Wall Street Wonderland

The good, the bad and the unspeakably ugly and everything in between, so help us!

Friday, August 25, 2006

America’s #1 Fund Private Eye


Randy Shain, an investigator who specializes in looking at hedge funds, has seen more business as the number of funds increase. He says most managers he screens have clean records. Shain, a private investigator who specializes in looking at hedge funds, was examining the public records of the manager of Wood River Capital Management, a hedge fund that at its peak held $265 million under management.

Shain found records of four state tax liens, ranging from about $45,000 to more than $86,000, against the manager, John H. Whittier, a former analyst with Donaldson Lufkin & Jenrette.

“At the time, I thought either he’s sloppy or he’s always losing money,” Mr. Shain recalled later in an interview.

Shain presented his findings to his client, who took a pass on Wood River. And a good thing, too. Last October, Wood River disclosed that it had placed a disastrous bet on a single speculative stock with no recent history of profitability. The Securities and Exchange Commission sued the fund and Mr. Whittier, accusing him of deceiving investors. Among other troubling details, the commission said that the firm that the fund had described as its auditor did not, in fact, perform audits.
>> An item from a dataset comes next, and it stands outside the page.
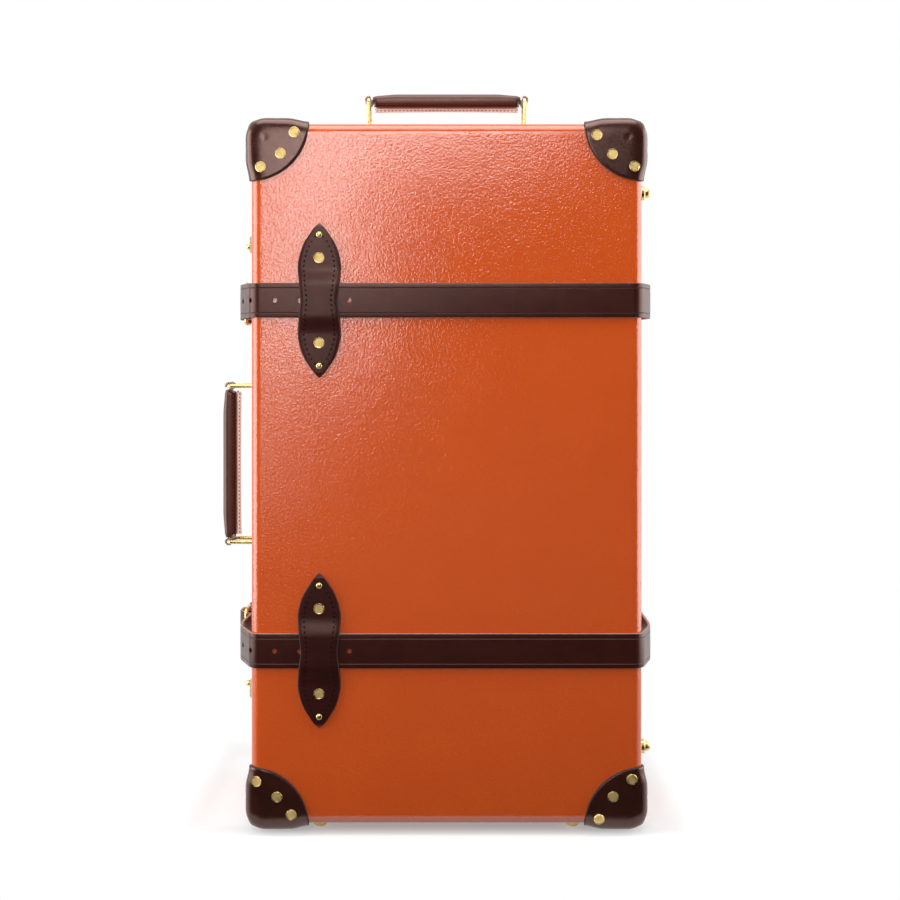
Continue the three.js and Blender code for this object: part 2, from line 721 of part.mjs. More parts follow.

Wood River is but one example of a hedge fund flameout that large investors — funds of funds, pensions and family offices — hire investigators like Mr. Shain to help them avoid.

He runs the investigative unit at First Advantage, a group of nearly 50 investigators clad in T-shirts and jeans who work out of a cubicle-less office in the Flatiron district in Manhattan..

His group pores over court filings and news clippings, checks out criminal records and interviews former business associates. It can produce a comprehensive report on a given individual in about five weeks. By Mr. Shain’s estimates, the group has examined more than 3,000 funds and 4,500 hedge fund managers.